Economic growth boosts the demand for kidnap insurance

29 July 2003
Financial Times

Economic growth boosts the demand for kidnap insurance - Services are for more than Colombians and oil companies, say Ellen Kelleher and Amy Yee.

The release this month of three oil workers who were snatched by bandits from a boat off the coast of Nigeria was high drama - gripping proof of the risk of kidnapping for global companies.

As the world economy improves, more are preparing for the possibility and insurers are benefiting from their interest, reporting a surge in demand for kidnap and ransom policies of as much as 20 per cent.

It used to be that the people most interested in K&R insurance were wealthy families in Colombia - the kidnap capital of the world - and oil company executives placing their employees in countries where taking businessmen captive was part of the rhythm of daily life.

But David Lattin, director of industry practices at The St Paul Companies, says middle-market groups are growing fond of it. If a company is not particularly intrepid, a K&R policy can be obtained for a nominal amount. The protection the policy provides against extortion, a widespread problem, is also quite appealing.

Chubb, the US insurer, has started to market "an executive protection portfolio" which lumps coverage for extortion and kidnapping with directors' and officers' insurance and other corporate products.

"In the past, it was just looked at as stand-alone coverage; now because there are so many more people interested in it, we've decided to market it more broadly in this package product," says Gregory Bangs, vice-president for kidnapping and extortion lines at Chubb.

In addition to paying ransoms, salaries during captivity and the costs of recovering victims, most policies also cover extortion. "K&R is sort of a misnomer," Mr Lattin says.

The types of extortion included in policies vary widely from covering expenses if, say, an employee is thrown in prison for drinking in Saudi Arabia or another Islamic state to protecting a company from computer hackers or arsonists.

The more unadventurous the company, the cheaper the policy, insurers say.

An American construction company with as many as 200 employees and a couple of offices in Mexico and Brazil, might pay as little as $8,000 per year for a $5m limit.
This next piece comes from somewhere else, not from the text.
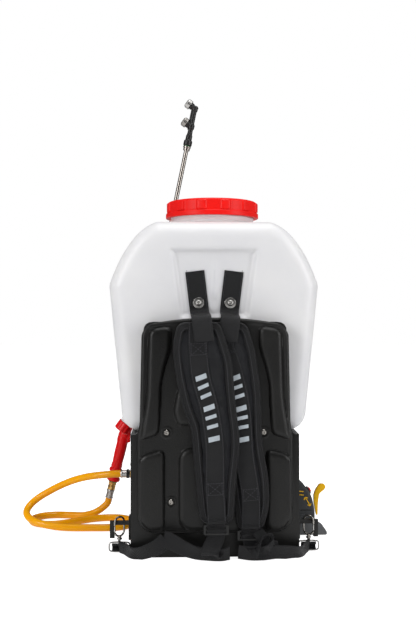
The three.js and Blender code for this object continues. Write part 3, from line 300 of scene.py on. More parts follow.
# %% Plastics
black_plastic = finish_material(
    "black_moulding", (0.0065, 0.0065, 0.0062), (0.012, 0.0117, 0.011), 0.36,
    group=grain_group, size=620.0, strength=0.45, depth=0.0005, drift=9.0, shader={"Specular IOR Level": 0.3})
smooth_black = finish_material(
    "smooth_black", (0.010, 0.010, 0.010), (0.018, 0.018, 0.018), 0.34,
    group=grain_group, size=500.0, strength=0.08, drift=20.0, shader={"Specular IOR Level": 0.34})
dark_plastic = finish_material(
    "grey_black_moulding", (0.030, 0.032, 0.034), (0.052, 0.054, 0.056), 0.42,
    group=grain_group, size=1300.0, strength=0.3, drift=18.0, shader={"Specular IOR Level": 0.3})
grey_plastic = finish_material(
    "grey_moulding", (0.09, 0.095, 0.10), (0.13, 0.135, 0.14), 0.5,
    group=grain_group, size=1300.0, strength=0.3, drift=18.0)
red_plastic = finish_material(
    "red_moulding", (0.72, 0.006, 0.008), (0.60, 0.004, 0.006), 0.3,
    group=grain_group, size=220.0, strength=0.05, drift=11.0,
    shader={"Coat Weight": 0.12, "Coat Roughness": 0.12, "Specular IOR Level": 0.2})
lid_plastic = finish_material(
    "lid_moulding", (0.87, 0.010, 0.007), (0.78, 0.007, 0.005), 0.36,
    group=grain_group, size=260.0, strength=0.06, drift=10.0, shader={"Specular IOR Level": 0.18})
yellow_plastic = finish_material(
    "yellow_moulding", (0.93, 0.52, 0.0), (0.86, 0.44, 0.0), 0.36,
    group=grain_group, size=260.0, strength=0.08, drift=30.0, shader={"Specular IOR Level": 0.25})
hose_plastic = finish_material(
    "orange_hose", (0.96, 0.42, 0.0), (0.90, 0.35, 0.0), 0.24,
    group=grain_group, size=160.0, strength=0.06, drift=16.0,
    shader={"Coat Weight": 0.15, "Coat Roughness": 0.1, "Specular IOR Level": 0.25, "Subsurface Weight": 0.12,
            "Subsurface Radius": (0.006, 0.003, 0.001)})
rubber = finish_material(
    "rubber", (0.015, 0.015, 0.015), (0.03, 0.03, 0.03), 0.75,
    group=grain_group, size=800.0, strength=0.3)
seal_rubber = finish_material(
    "green_seal", (0.006, 0.09, 0.02), (0.01, 0.13, 0.03), 0.4,
    group=grain_group, size=900.0, strength=0.1)
tank_plastic = finish_material(
    "translucent_tank", (0.70, 0.70, 0.72), (0.79, 0.785, 0.785), 0.36,
    group=grain_group, size=90.0, strength=0.12, depth=0.0008, drift=6.0, amount=0.8,
    shader={"Subsurface Weight": 0.45, "Subsurface Radius": (0.03, 0.03, 0.032), "Transmission Weight": 0.0})
fuel_plastic = finish_material(
    "fuel_tank_plastic", (0.62, 0.62, 0.60), (0.70, 0.69, 0.65), 0.4,
    group=grain_group, size=90.0, strength=0.12, drift=9.0,
    shader={"Subsurface Weight": 0.3, "Subsurface Radius": (0.02, 0.02, 0.02)})

# %% Metals
steel = finish_material(
    "plated_steel", (0.56, 0.55, 0.53), (0.44, 0.43, 0.42), 0.26, metallic=1.0,
    group=turning_group, size=600.0, strength=0.15, drift=45.0)
lance_steel = finish_material(
    "stainless_tube", (0.36, 0.33, 0.30), (0.28, 0.255, 0.235), 0.2, metallic=1.0,
    group=turning_group, size=300.0, strength=0.1, drift=20.0)
dark_steel = finish_material(
    "dark_plated_steel", (0.42, 0.40, 0.37), (0.26, 0.245, 0.235), 0.26, metallic=1.0,
    group=turning_group, size=600.0, strength=0.2, drift=60.0)
castings = finish_material(
    "cast_aluminium", (0.42, 0.43, 0.44), (0.32, 0.33, 0.34), 0.5, metallic=0.9,
    group=grain_group, size=900.0, strength=0.55, depth=0.0006, drift=25.0)
brass = finish_material(
    "turned_brass", (0.70, 0.45, 0.16), (0.55, 0.33, 0.11), 0.28, metallic=1.0,
    group=turning_group, size=600.0, strength=0.15, drift=50.0)
hot_metal = finish_material(
    "muffler_steel", (0.13, 0.115, 0.10), (0.22, 0.16, 0.11), 0.42, metallic=1.0,
    group=grain_group, size=600.0, strength=0.25, drift=22.0)

# %% Cloth
nylon = finish_material(
    "nylon_cloth", (0.0026, 0.0029, 0.0045), (0.006, 0.0065, 0.0095), 0.44,
    group=weave_group, size=0.0011, strength=0.5, depth=0.0004, drift=24.0,
    shader={"Specular IOR Level": 0.22, "Sheen Weight": 0.03, "Sheen Roughness": 0.45})
webbing = finish_material(
    "nylon_webbing", (0.0045, 0.0045, 0.0055), (0.009, 0.009, 0.0105), 0.44,
    group=weave_group, size=0.0019, strength=0.8, depth=0.0006, drift=30.0,
    shader={"Specular IOR Level": 0.3, "Sheen Weight": 0.04, "Sheen Roughness": 0.4})
mesh_cloth = finish_material(
    "spacer_mesh", (0.003, 0.003, 0.004), (0.009, 0.009, 0.0105), 0.8,
    group=weave_group, size=0.0024, strength=1.0, depth=0.0009, drift=40.0)
thread = finish_material(
    "sewing_thread", (0.035, 0.035, 0.042), (0.055, 0.055, 0.064), 0.6,
    group=weave_group, size=0.0006, strength=0.3)
reflective = finish_material(
    "reflective_print", (0.48, 0.53, 0.57), (0.36, 0.40, 0.44), 0.34,
    group=weave_group, size=0.0011, strength=0.3, drift=60.0, metallic=0.2)
floor_material = finish_material(
    "white_sweep", (0.93, 0.93, 0.93), (0.95, 0.95, 0.95), 0.8, group=grain_group, size=300.0, strength=0.02,
    shader={"Emission Color": (1, 1, 1, 1)})
floor_tree = floor_material.node_tree
camera_ray = floor_tree.nodes.new("ShaderNodeLightPath").outputs["Is Camera Ray"]
floor_seen = math_node(floor_tree, "MULTIPLY_ADD", camera_ray, FLOOR_GLOW_SEEN)
floor_seen.node.inputs[2].default_value = FLOOR_GLOW
floor_tree.links.new(floor_seen, floor_tree.nodes["Principled BSDF"].inputs["Emission Strength"])
floor_mesh.materials.append(floor_material)
print("materials:", len(bpy.data.materials))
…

However, 10 members of a powerful Colombian family in Bogota or Cali would probably have to hand over $20,000 for a $2m policy.

For the most part, insurers only cover kidnappings where the motive is enrichment. Political kidnappings such as that of Terry Waite, the special envoy of the Archbishop of Canterbury who was held hostage in Lebanon in the 1980s, have slumped in recent years, since most proved to be rather ineffectual, according to Donald Palmer, who heads the crisis management practice in the UK at Kroll Associates.

Of the 15,000 or so kidnappings reported each year, about 70 per cent are resolved by ransom payments, while 10 per cent of victims are actually rescued without paying, he says. It is estimated that between $120m and $130m is paid out annually in premiums for kidnap insurance around the world.

Insurance policies always include a contract with a major player in kidnap security work such as Kroll or its rival Control Risks, which bear responsibility for negotiating the release of a hostage.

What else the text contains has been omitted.